If a reduction in the likelihood of stone formation is to be achieved, it is essential that the urine free-cystine level be kept above the solubility level. Avoidance of stone formation also depends on two parameters: high urine pH, at least 7–7.5 [1], and low urine osmolality. However, a urine pH of at least 7–7.5 is not easy to be reached and to be steadily maintained. Furthermore, low urine osmolality was not consistently observed in our patients after overnight fasting. Therefore, low urine free-cystine level is the cornerstone of successful medical treatment of cystinuria.

In our series, new renal stones occurred very rarely. This is striking if we compare these results both with the stone incidence recorded in our group of patients in the 3 years preceding the study and with the renal stone incidence observed in a large cohort of previously described patients [5]. In the only patient treated surgically during our study, no stone relapse was observed in the following 12 months, probably due the low urine free-cystine levels maintained after surgery.

One patient developed proteinuria after 6 years of treatment with alpha-mercaptopropionyl glycine, during which period no stone had occurred. This patient was withdrawn from the study. Five months afterwards, a new stone appeared.

This is the first time that medical treatment of cystinuria has been adjusted prospectively on the basis of urine free-cystine levels. In children the treatment had to be individualised, as the dosage varied from patient to patient due to different ages and sizes. In our patients a definite correlation between body weight and required dose was observed: younger children required a much higher dose per kilogramme of body weight than older children. We did not perform a pharmacokinetics study, and, therefore, we are unable to say whether this is due to lower absorption or faster clearance (as occurs for several other drugs) of the treatment employed.
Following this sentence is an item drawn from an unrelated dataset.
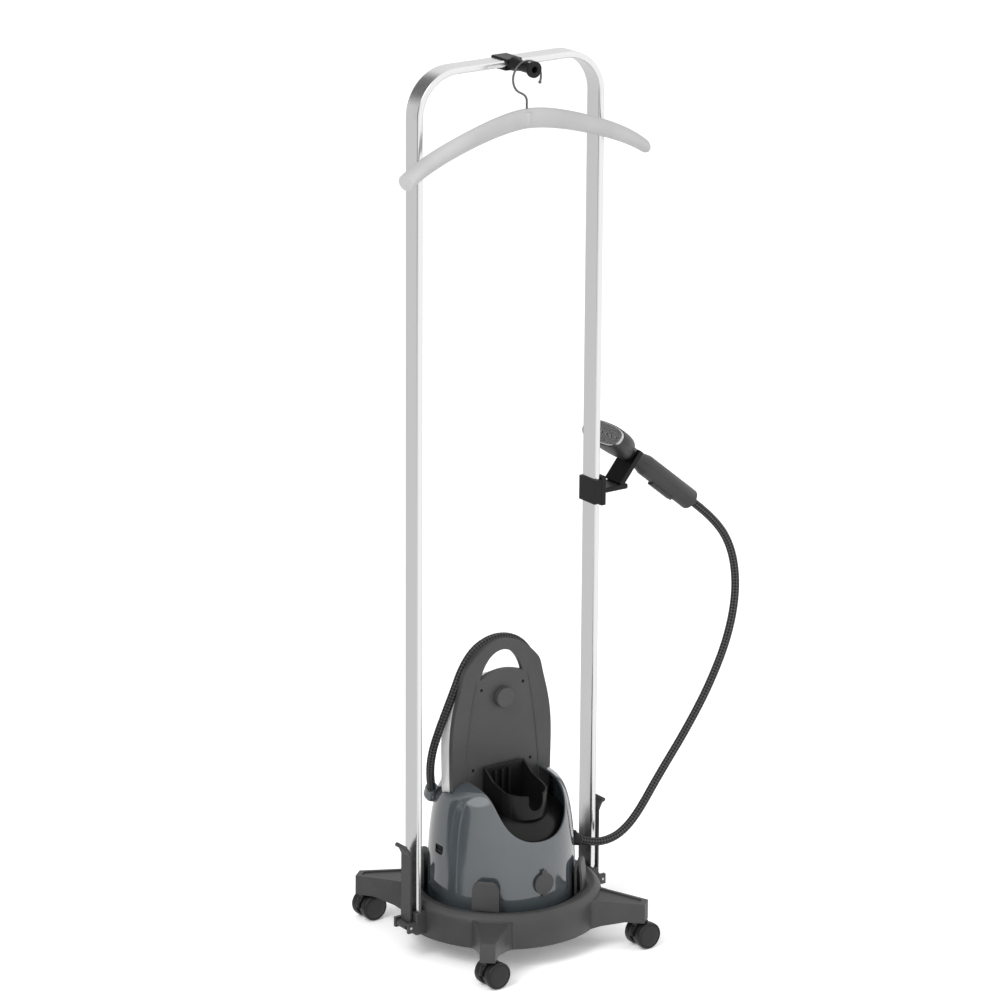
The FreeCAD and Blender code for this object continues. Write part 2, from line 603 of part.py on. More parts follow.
def unit_deck():
    """The dark inner deck: a low dome under the scoop, and the holster cup that stands on it."""
    dome = smooth_spin([(104.6, 180), (101.5, 198), (93, 216), (78, 226.5), (50, DECK_Z),
                        (20, DECK_Z), (0, DECK_Z)], 180)
    hollow = smooth_spin([(101.6, 179), (98.5, 195), (90, 212.5), (76, 223), (50, DECK_Z - 3),
                          (20, DECK_Z - 3), (0, DECK_Z - 3)], 179)
    dome = dome.cut(hollow)
    # The panel and its cover stand behind the deck's front half.
    dome = dome.cut(box(-94, -1, 150, 94, COVER_Y1 + 1, 240))
    outer = cup_column(CUP_HALF_W, 0)
    inner = cup_column(CUP_HALF_W - CUP_WALL, CUP_WALL)
    cup = outer.cut(inner)
    # The rim falls from the back wall to the front lip.
    wedge = [(-110, 262), (-110, 330), (10, 330), (10, 292), (-6, 290), (-30, 274), (-60, 266)]
    wire = Part.makePolygon([V(-60, y, z) for y, z in wedge] + [V(-60, *wedge[0])])
    cup = cup.cut(Part.Face(wire).extrude(V(120, 0, 0)))
    notch = fuse(box(-13, -110, 252, 13, -75, 300), rod((0, -110, 252), (0, 1, 0), 13, 35))
    cup = cup.cut(notch)
    ribs = [rounded_box(x - 2, CUP_BACK_Y - 9, DECK_Z, x + 2, CUP_BACK_Y - 2, 284, 0.8) for x in (-20, -7, 6)]
    return fuse(dome, cup, *ribs)


def cup_column(half_w, inset):
    """A U-shaped column: straight sides, a flat back and a round front."""
    centre_y = CUP_FRONT_Y + CUP_HALF_W
    back_y = CUP_BACK_Y - inset
    low = DECK_Z - 2 + inset
    column = box(-half_w, centre_y, low, half_w, back_y, 300)
    return fuse(column, Part.makeCylinder(half_w, 300 - low, V(0, centre_y, low)))


PANEL_HALF = [(88, 216), (91, 262), (92, 300), (92, 333), (90, 360), (83.5, 395), (74.5, 430), (70, 445),
              (60, 458), (43, 473.5), (22, 484)]
COVER_HALF = [(86, 216), (89, 262), (90, 300), (89.5, 345), (84, 380), (78, 401), (67, 417), (45, 425)]


def outline(half, top_z):
    """Both sides of a symmetric outline, starting with the straight lower edge."""
    left = [(-x, z) for x, z in half]
    middle = [(0, top_z)] if top_z else []
    return [left[0]] + half + middle + left[:0:-1]


def handle_hole(y0, y1):
    """The crescent that the fingers go through."""
    top = [(-42, 429), (-32, 451), (-17, 467), (0, 472), (16, 467), (30, 452), (38, 432)]
    bottom = [(38, 432), (20, 438), (0, 440), (-22, 437), (-42, 429)]
    edges = []
    for points in (top, bottom):
        curve = Part.BSplineCurve()
        curve.interpolate([V(x, y0, z) for x, z in points])
        edges.append(curve.toShape())
    return Part.Face(Part.Wire(edges)).extrude(V(0, y1 - y0, 0))


def hose_trough():
    """The channel behind the handle's arch that the hose lies in."""
    inner_r = HOSE_R + 0.4
    channel = hose(LOOP_ROUTE, inner_r + 2.6, "trough").cut(hose(LOOP_ROUTE, inner_r, "trough bore"))
    arch = smooth_plate(outline(PANEL_HALF, 488), PANEL_T - 1, 18)
    return channel.common(arch).common(box(-50, PANEL_T - 0.5, 462, 50, 18, 500))


def back_panel():
    panel = smooth_plate(outline(PANEL_HALF, 488), 0, PANEL_T)
    panel = panel.cut(handle_hole(-1, PANEL_T + 1))
    panel = fuse(panel, hose_trough())
    for x, z in PANEL_SCREWS:
        panel = panel.cut(rod((x, -1, z), (0, 1, 0), 2.6, 4))
    panel = panel.cut(rod((0, -1, KNOB_Z), (0, 1, 0), 4 + RUN_FIT, PANEL_T + 2))
    return panel


def back_panel_cover():
    cover = smooth_plate(outline(COVER_HALF, 428), COVER_Y0, COVER_Y1)
    hollow_half = [(x - 4, z) for x, z in COVER_HALF[:6]]
    hollow = smooth_plate(outline(hollow_half, 416), COVER_Y0 - 1, COVER_Y1 - 3)
    cover = cover.cut(hollow)
    # The hose beds in a groove in the cover's edge and goes into the grommet's pocket.
    cover = cover.cut(hose(LOOP_ROUTE, HOSE_R + 0.4, "groove"))
    seat = V(*LOOP_ROUTE[-1])
    run = seat - V(*LOOP_ROUTE[-2])
    run.normalize()
    return cover.cut(Part.makeCylinder(HOSE_R + 3.1, 22, seat - run * 14, run))


def rear_grommet():
    seat = V(*LOOP_ROUTE[-1])
    back = V(*LOOP_ROUTE[-2]) - seat
    return socket(seat, back, HOSE_R + 2.8, 12, 4)


def steam_knob():
    cap = rod((0, -11, KNOB_Z), (0, 1, 0), 16, 10.4)
    cap = cap.makeFillet(1.6, [e for e in cap.Edges if e.Length > 90 and e.CenterOfMass.y < -10])
    shaft = rod((0, -2, KNOB_Z), (0, 1, 0), 4, 14)
    return fuse(cap, shaft)


def radial_piece(radius, degrees, z, shapes):
    """Turns shapes drawn along +X at the origin to stand on the shell at an angle and height."""
    placed = []
    for shape in shapes:
        copy = shape.copy()
        copy.translate(V(radius, 0, z))
        placed.append(turned(copy, degrees))
    return placed


def make_unit():
    shell = unit_shell()
    drain_seat = radial_piece(112, DRAIN_DEG, DRAIN_Z, [rod((-6, 0, 0), (1, 0, 0), 9.3, 20)])[0]
    switch_seat = radial_piece(108, SWITCH_DEG, SWITCH_Z, [rounded_box(-8, -9.4, -6.9, 20, 9.4, 6.9, 2)])[0]
    shell = shell.cut(drain_seat).cut(switch_seat)
    save("unit_shell", shell)
    save("unit_deck", unit_deck())

    pan = Part.makeCylinder(109.8, 6, V(0, 0, SHELL_BASE_Z - 1))
    rim = Part.makeCylinder(109.8, 14, V(0, 0, 72)).cut(Part.makeCylinder(106.5, 14, V(0, 0, 72)))
    save("unit_base", fuse(pan, rim))
    foot_h = SHELL_BASE_Z - 1 - TRAY_FLOOR_Z
    save("unit_feet", group([Part.makeCylinder(9, foot_h, polar(80, a, TRAY_FLOOR_Z)) for a in ARM_ANGLES]))

    plug = [rod((-5, 0, 0), (1, 0, 0), 9, 9.5), rod((3.2, 0, 0), (1, 0, 0), DRAIN_R, 2.4)]
    tabs = [rounded_box(3.2, -4.5, DRAIN_R - 3, 5.6, 4.5, DRAIN_R + 5, 1),
            rounded_box(3.2, -3, -DRAIN_R - 4.5, 5.6, 3, -DRAIN_R + 3, 1)]
    cap = fuse(*plug, *tabs)
    save("drain_cap", radial_piece(112, DRAIN_DEG, DRAIN_Z, [cap])[0])

    frame = rounded_box(-6, -9.2, -6.7, 4.4, 9.2, 6.7, 1.8).cut(box(-4, -7.2, -5.0, 10, 7.2, 5.0))
    frame = frame.cut(rod((-1, -20, 0), (0, 1, 0), 1.0, 40))
    rocker = fuse(box(-2.8, -6.9, -3.9, 2.2, 6.9, 3.9), box(-2.8, -6.9, -3.9, 3.6, 6.9, -0.5))
    rocker = rocker.cut(rod((-1, -20, 0), (0, 1, 0), 1.0 + RUN_FIT, 40))
    axle = rod((-1, -8.6, 0), (0, 1, 0), 1.0, 17.2)
    placed = radial_piece(108.6, SWITCH_DEG, SWITCH_Z, [frame, rocker, axle])
    save("switch_frame", fuse(placed[0], placed[2]))
    save("switch_rocker", placed[1])

    tank = Part.makeCylinder(72, 74, V(0, -8, 84))
    tank = tank.makeFillet(14, [e for e in tank.Edges if e.Length > 400])
    bore = Part.makeCylinder(69, 68, V(0, -8, 87))
    tank = tank.cut(bore.makeFillet(11, [e for e in bore.Edges if e.Length > 400]))
    neck = Part.makeCylinder(14, 28, V(0, -40, 156))
    save("boiler", fuse(tank, neck))
    element = Part.makeTorus(46, 4, V(0, -8, 79.2))
    save("heating_element", element)
    save("solenoid_valve", fuse(box(28, -12, 158.2, 56, 12, 182), rod((42, -22, 170), (0, 1, 0), 7, 44)))
    save("control_board", rounded_box(-66, 60, 160, 30, 62.4, 203, 0.4))


def gland_left():
    """The rounded boss at the unit's rear left shoulder that the hose leaves."""
    start = V(*LOOP_ROUTE[0])
    run = V(*LOOP_ROUTE[1]) - start
    run.normalize()
    boot = Part.makeCone(13.5, 9.6, 15, start - run * 6, run)
    ball = Part.makeSphere(13.5, start - run * 6)
    stub = Part.makeCylinder(9, 26, start - run * 6, V(0.83, -0.55, 0))
    bore = Part.makeCylinder(HOSE_R + HOSE_FIT, 30, start, run)
    keep_out = smooth_spin(SHELL_OUTLINE, SHELL_BASE_Z)
    return fuse(boot, ball, stub).cut(bore).cut(keep_out)


def side_collar():
    start = V(*HOSE_ROUTE[0])
    run = V(*HOSE_ROUTE[1]) - start
    run.normalize()
    flange = Part.makeCylinder(13, 5, start - run * 3, run)
    boot = Part.makeCone(11.5, 9, 13, start, run)
    stub = Part.makeCylinder(9, 12, start - run * 12, run)
    bore = Part.makeCylinder(HOSE_R + HOSE_FIT, 30, start, run)
    keep_out = smooth_spin(SHELL_OUTLINE, SHELL_BASE_Z)
    return fuse(flange, boot, stub).cut(bore).cut(keep_out)


# ---- everything, one file per piece -------------------------------------------------------------------
def make_castors():
    for degrees, name in zip(ARM_ANGLES, ARM_NAMES):
        stem = polar(STEM_R, degrees, FLOOR_Z)
        pieces = {
            "housing": castor_housing(),
            "pins": castor_pins(),
            "wheel_front": castor_wheel(-1),
            "wheel_rear": castor_wheel(1),
        }
        for label, shape in pieces.items():
            shape.translate(stem)
            save("castor_" + name + "_" + label, shape)


def make_frame():
    save("base_tray", make_tray())
    save("retaining_tabs", group([retaining_tab(a) for a in TAB_ANGLES]))
    bracket = foot_bracket()
    lever = latch_lever()
    pin = rod((LEVER_PIN_X, -FRAME_D / 2 - 3, LEVER_PIN_Z), (0, 1, 0), LEVER_PIN_R, FRAME_D + 6)
    for side, change in (("right", lambda s: s), ("left", mirrored)):
        save(side + "_foot_bracket", change(bracket))
        save(side + "_latch_lever", change(lever))
    save("latch_pins", group([pin, mirrored(pin)]))
    save("frame_tube", make_frame_tube())
    save("peg_saddle", peg_saddle())
    save("peg_under_clamp", peg_under_clamp())
    save("peg_screws", peg_screws())
    save("hanger_hook", hook_wire())
    save("hanger_body", hanger_body())


def make_panel():
    save("back_panel", back_panel())
    save("back_panel_cover", back_panel_cover())
    heads = [rod((x, 0.6, z), (0, 1, 0), 2.5, 2.4) for x, z in PANEL_SCREWS]
    save("panel_screws", group(heads))
    save("steam_knob", steam_knob())


def make_hoses():
    save("steam_hose", hose(HOSE_ROUTE, HOSE_R, "free hose"))
    save("steam_hose_loop", hose(LOOP_ROUTE, HOSE_R, "hose over the handle"))
    save("hose_gland", gland_left())
    save("hose_collar", side_collar())
    save("hose_grommet", rear_grommet())


make_frame()
make_castors()
make_unit()
make_panel()
make_hoses()
make_handset()
save("holder_bracket", holder_bracket())
save("holder_clamp_plate", holder_clamp_plate())
save("holder_screws", holder_screws())
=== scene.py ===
import json
import math

import bmesh
import bpy
from mathutils import Matrix, Vector


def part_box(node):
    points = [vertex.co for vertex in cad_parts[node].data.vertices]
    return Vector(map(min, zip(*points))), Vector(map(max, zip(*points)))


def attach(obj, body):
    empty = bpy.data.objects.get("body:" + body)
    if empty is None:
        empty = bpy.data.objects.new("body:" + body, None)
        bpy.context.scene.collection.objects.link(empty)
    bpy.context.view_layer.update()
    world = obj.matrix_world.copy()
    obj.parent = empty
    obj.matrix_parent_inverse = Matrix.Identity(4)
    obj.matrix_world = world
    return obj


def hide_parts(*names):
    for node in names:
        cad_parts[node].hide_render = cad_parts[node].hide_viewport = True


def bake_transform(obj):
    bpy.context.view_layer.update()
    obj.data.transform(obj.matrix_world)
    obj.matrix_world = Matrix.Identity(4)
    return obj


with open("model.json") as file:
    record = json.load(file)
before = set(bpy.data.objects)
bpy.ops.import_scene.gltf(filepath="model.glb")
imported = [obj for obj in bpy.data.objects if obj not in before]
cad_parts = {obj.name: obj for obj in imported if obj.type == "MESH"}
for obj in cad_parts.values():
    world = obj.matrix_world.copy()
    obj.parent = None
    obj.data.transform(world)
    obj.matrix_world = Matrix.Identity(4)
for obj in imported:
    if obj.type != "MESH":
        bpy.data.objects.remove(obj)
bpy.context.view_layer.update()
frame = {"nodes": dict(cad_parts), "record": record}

MM = 0.001

# ---- camera --------------------------------------------------------------------------------------------
AZIMUTH = math.radians(-35.38)
ELEVATION = math.radians(17.40)
ROLL = math.radians(0.37)
TARGET = Vector((-0.0044, 0.0031, 0.700))
DISTANCE = 7.630
LENS = 182.52
SENSOR_WIDTH = 36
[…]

Regular monitoring is therefore needed to personalise treatment, at least in children. It also has other advantages: the attending physician can assess patient compliance, and the patient can judge the effectiveness of the treatment. It may be easier for a patient to accept long-term treatment if the result is immediate, e.g. a “satisfactory” urine free-cystine level instead of a potential future reduction in the likelihood of renal stone recurrence.

Side effects of cystine-binding drugs are not rare and constitute a severe limitation to their prolonged use. In our series adverse events requiring the withdrawal of treatment occurred in three patients (14%). They should be considered second-line treatments in cases where urine dilution and alkalisation alone are not effective.

Cystinuria is a disease of long duration, and our results might show less success over time with regard to patient compliance and to the possible occurrence of adverse side effects leading to withdrawal from medical treatment.

In conclusion, however, our data confirm that conservative medical management of cystinuria is feasible. Treatment must be personalised, at least in children. In order to reduce the risk of early relapse after surgical treatment it is mandatory, in our opinion, to obtain a low urine free-cystine level before performing any invasive procedure to remove stones in patients with cystinuria.